Edge computing drives demand for lightweight orchestration. Nomad's single-binary deployment and Podman's daemonless architecture align well with edge deployment constraints. These platforms may gain significant traction as edge computing grows.

Frequently Asked Questions

Can I run these orchestration tools on shared hosting?

No, container orchestration requires VPS or dedicated server access. Shared hosting environments don't provide the necessary privileges for container management. Consider upgrading to VPS hosting in India for container deployment capabilities.

How do these alternatives handle persistent storage?

Each platform handles storage differently. Nomad supports host volumes and CSI plugins for external storage. Docker Swarm uses volumes and bind mounts with optional NFS support. Podman relies on standard Linux mount points and can integrate with systemd mount units for more complex storage scenarios.

Are there managed services available for these platforms?

Managed Kubernetes dominates cloud offerings, but alternatives exist. HashiCorp Cloud Platform provides managed Nomad clusters. Some cloud providers offer managed Docker environments. For most deployments, self-managed instances on reliable VPS infrastructure provide better control and cost efficiency.

Which platform offers the best security for production workloads?

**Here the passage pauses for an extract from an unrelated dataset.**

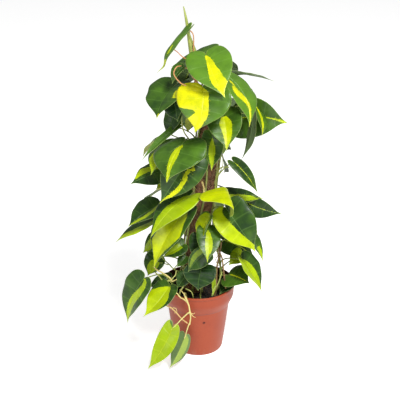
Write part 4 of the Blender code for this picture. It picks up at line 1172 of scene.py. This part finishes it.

Security depends on configuration and operational practices. Podman's rootless containers provide the strongest isolation by default. Nomad's ACL system offers fine-grained access control. Docker Swarm provides reasonable security through TLS encryption and secrets management. Proper configuration matters more than platform choice for most security requirements.

How do learning curves compare between these platforms?

Docker Swarm has the gentlest learning curve for teams already using Docker. Nomad requires learning HCL syntax but provides excellent documentation and examples. Podman feels familiar to system administrators comfortable with systemd and traditional Unix tools. All three are significantly simpler than Kubernetes for basic use cases.